The Pattern Holds (Covid-19 News Issue 7)
THE PATTERN HOLDS (SO FAR)
On Saturday, April 4, the Ontario Ministry of Health’s integrated Public Health Information System (iPHIS) was updated from 2,794 confirmed COVID19 cases with 52 fatalities (recorded April 3) to 3,631 confirmed cases with 94 fatalities. The age distribution pattern reported in our COVID-19 News yesterday has not changed. Even with this significant increase in reporting data, still no one under the age of 40 in Ontario has died of COVID19. 82.9 percent of fatalities are still among persons over 70 years of age, and still over half of total fatalities are among persons 80 years of age or older. There are still many unresolved cases, and the numbers might change, but there has been time for a pattern to emerge, and so far, this pattern indicates that COVID19 in Ontario is overwhelmingly, almost exclusively, a serious threat to the elderly and the infirm and not the young. The young, so far, are vectors of the disease and not its victims; they may fall seriously ill, but in almost all cases (so far) they will recover, and many of the young people who contract COVID19 will not even fall ill, or if they do, only mildly. In Ontario, at least, if not in Canada, COVID19 is an affliction of the old and the infirm. Again, this may change, but so far, this is what we see.

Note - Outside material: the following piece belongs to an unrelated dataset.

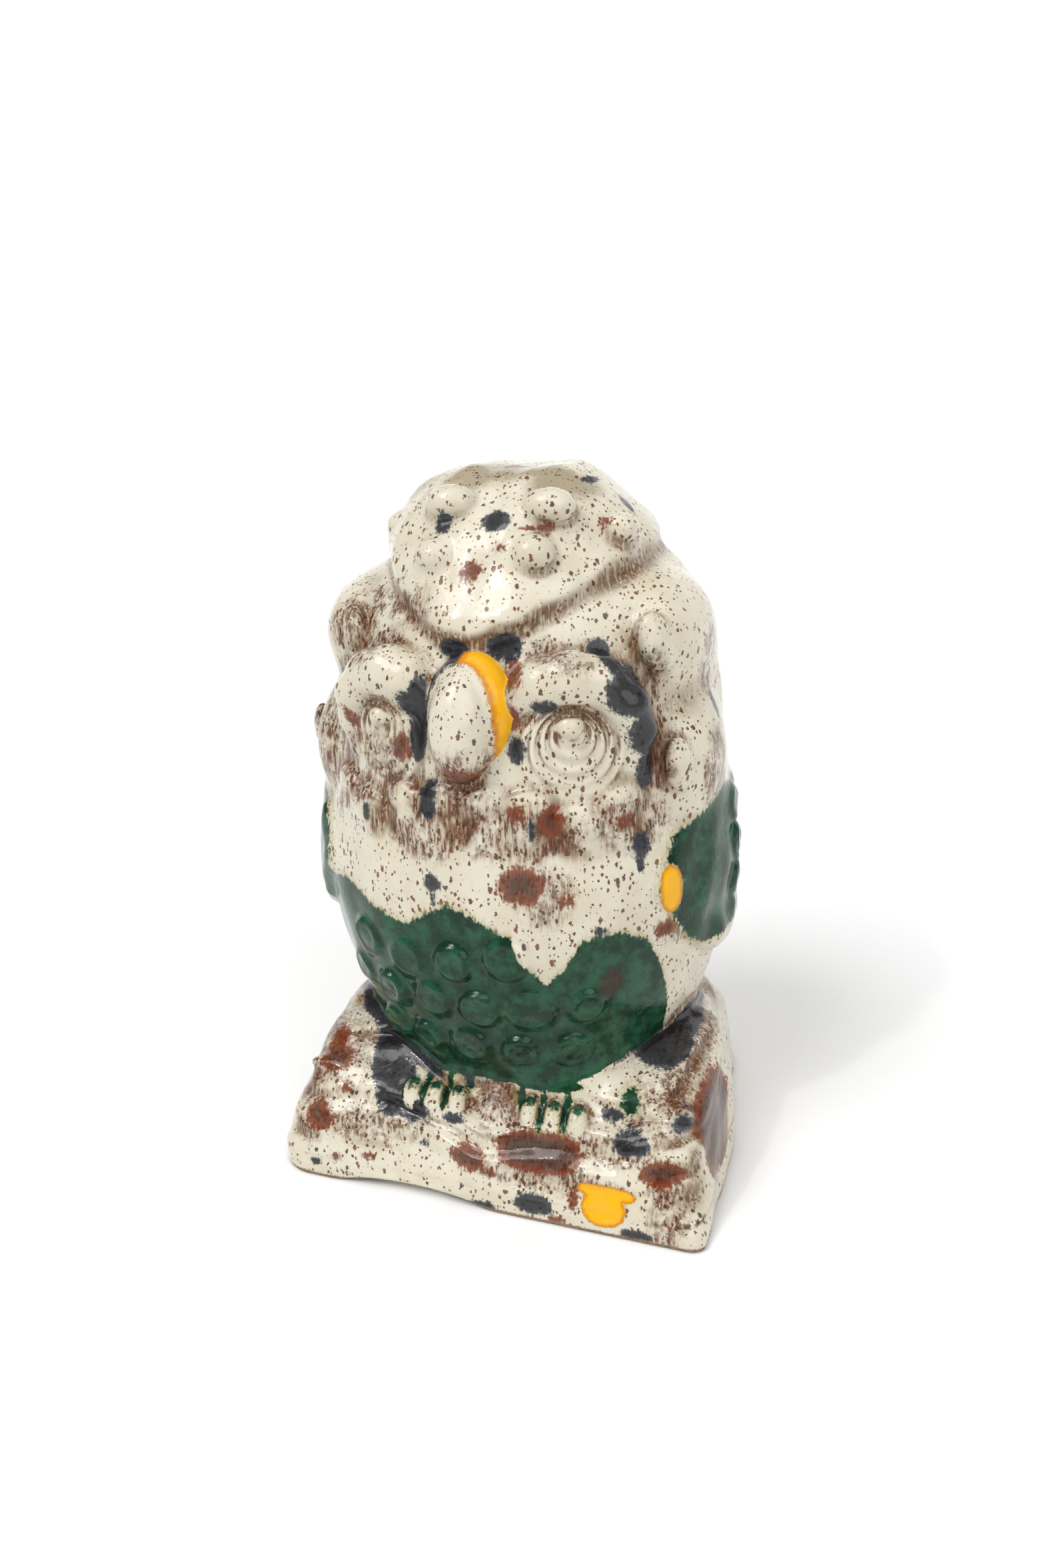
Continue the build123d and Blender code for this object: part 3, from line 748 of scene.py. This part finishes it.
def crown_marks(cloud, marks):
    nearest = np.full(cloud.x.shape, FAR)
    for x, y, z, half_width, half_height in marks:
        normal = np.array((x, y - CROWN_Y, z - CROWN_MIDDLE))
        normal /= np.linalg.norm(normal)
        across = np.cross((0, 0, 1), normal)
        across /= np.linalg.norm(across)
        along = np.cross(normal, across)
        rel = (cloud.x - x, cloud.y - y, cloud.z - z)
        u, v, w = (sum(c * k for c, k in zip(rel, axis)) for axis in (across, along, normal))
        distance = spot(u, v, half_width, half_height)
        nearest = np.minimum(nearest, np.where(np.abs(w) < MARK_DEPTH, distance, FAR))
    return nearest


def log_marks(cloud, marks):
    nearest = np.full(cloud.x.shape, FAR)
    for x, height, half_width, half_height in marks:
        distance = spot(cloud.x - x, (cloud.z - height) * 1.1, half_width, half_height)
        nearest = smooth_min(nearest, np.where(cloud.y < LOG_Y, distance, FAR), 1)
    return nearest


def lay(coats, name, mark):
    """Add a mark to a coat of glaze."""
    coats[name] = np.minimum(coats[name], mark)


def belongs(node, *starts):
    return node.startswith(starts)


def paint(cloud, node):
    """Signed distance to the edge of each glaze colour, in millimetres, and where washes lie."""
    far = np.full(cloud.x.shape, EDGE_LIMIT)
    coats = dict.fromkeys(("navy", "rust", "green", "yellow", "wash", "pool", "bare"), far)
    if belongs(node, "log_", "bark_"):
        paint_log(cloud, node, coats)
    elif belongs(node, "toe"):
        runs = log_marks(cloud, GREEN_RUNS_ON_LOG)
        coats["green"] = np.minimum(runs, TOE_GREEN - cloud.z)
    else:
        paint_owl(cloud, node, coats)
    if belongs(node, "wing") or node == "body_shell":
        paint_wings(cloud, coats)
    if node == "beak":
        paint_beak(cloud, coats)
    return coats


def azimuth_of(cloud):
    return np.degrees(np.arctan2(cloud.x, -cloud.y))


def paint_log(cloud, node, coats):
    coats["bare"] = cloud.z - BARE_RIM
    coats["navy"] = log_marks(cloud, NAVY_ON_LOG)
    coats["rust"] = log_marks(cloud, RUST_ON_LOG)
    coats["yellow"] = log_marks(cloud, YELLOW_ON_LOG)
    coats["wash"] = log_marks(cloud, WASH_ON_LOG)
    coats["green"] = log_marks(cloud, GREEN_RUNS_ON_LOG)
    back_marks(cloud, coats)
    width = np.interp(azimuth_of(cloud), *np.array(GATHER_WIDTH).T)
    uneven = 1.2 * cloud.ripple(9, 77)
    gathers = np.abs(cloud.base("barrel")) - width - uneven
    lay(coats, "navy", gathers)
    if node == "log_end_right":
        y, height, half_width, half_height = END_PATCH
        patch = spot(cloud.y - y, cloud.z - height, half_width, half_height)
        patch += 1.8 * cloud.ripple(11, 61)
        on_end = end_distance(cloud.x, cloud.z, 1, 0) > -4
        lay(coats, "rust", np.where(on_end, patch, FAR))


def paint_owl(cloud, node, coats):
    coats["navy"] = np.minimum(owl_marks(cloud, NAVY_ON_OWL), crown_marks(cloud, NAVY_ON_CROWN))
    coats["rust"] = np.minimum(owl_marks(cloud, RUST_ON_OWL), crown_marks(cloud, RUST_ON_CROWN))
    coats["wash"] = owl_marks(cloud, WASH_ON_OWL)
    back_marks(cloud, coats)
    azimuth = azimuth_of(cloud)
    top = np.interp(azimuth, *np.array(GREEN_TOP).T)
    sides = np.maximum(azimuth - GREEN_RIGHT, GREEN_LEFT - azimuth) * MM_PER_DEGREE
    coats["green"] = np.maximum((cloud.z - top) * 0.8, sides)
    if belongs(node, "head_cap", "crown"):
        coats["pool"] = crown_marks(cloud, POOL_ON_CROWN)


def paint_wings(cloud, coats):
    """Green on both wings, and a yellow patch in front of the right one."""
    for side in (-1, 1):
        u, v, out = cloud.turned(side * 90)
        edge = polygon_distance(u, v, wing_edge(side)) - 2.6
        green = np.maximum(edge, WING_GREEN_BOTTOM - cloud.z)
        lay(coats, "green", np.where(out > 0, green, FAR))
        if side > 0:
            azimuth, height, half_width, half_height = WING_YELLOW
            across, _, ahead = cloud.turned(azimuth)
            yellow = spot(across, v - height, half_width, half_height)
            lay(coats, "yellow", np.where(ahead > 0, yellow, FAR))
        coats["green"] = np.maximum(coats["green"], -coats["yellow"])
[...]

The distinguished historian Frank M. Snowden, author of Epidemics and Society: From the Black Death to the Present (2019), a book recommended by the World Health Organization for understanding the current crisis, spoke today on Michael Enright’s CBC Sunday Morning. He observed that epidemics and pandemics reflect the societies in which they occur. The earlier scourges of typhus and cholera were diseases of urban concentration and insufficient sanitation and reflected the early conditions of mass population increase and industrialization of the transitional 18th and 19th centuries. Our current pandemic, Snowden noted, is a disease of globalization resulting from massively increased human movement facilitated by transportation technologies and a simultaneous breakdown of human/animal barriers due to the erosion of animal habitat. He might have added, but did not, that the disproportionate impact of this current pandemic on the elderly reflects a society that has significantly extended lifespan without always securing foundational health as well. Never have so many old and unwell people lived so long as is the case now in what we call the developed world. Not only that, but many of these vulnerable older people are concentrated now in nursing homes, condominiums, cruise ships, and vacation venues. Many people in Canada their 70s, 80s and 90s who contract this illness will die of it; very few in their 20s and 30s will even notice it if they do, and if they do, they will not die of it. At least so far!
This pattern may be very different in other parts of the world, and it might change here, but for now, COVID19 is a plague of our time, an illness rampant in a society containing concentrated populations of the elderly and unwell. This was almost exactly the opposite in the Spanish Influenza which disproportionately killed the young, many of them soldiers weakened by malnutrition and the rigors of war. The old were not the favored target of that flu virus, but ‘old’ is a relative term since the average life expectancy back then was something like 45 years. Nothing like our current number of older people of advanced age has ever existed before in the history of the human species, and COVID19 is a massive killer in Ontario because of it. Otherwise, in Ontario, at least, it would probably just be another vicious flu, coming and going with the seasons. Viruses want to thrive and spread, and they will not do that if they kill their host. It is an adaptive advantage for a virus to be less than lethal. COVID19 is exploiting a weakness in our society, but it may be destroying itself in the process.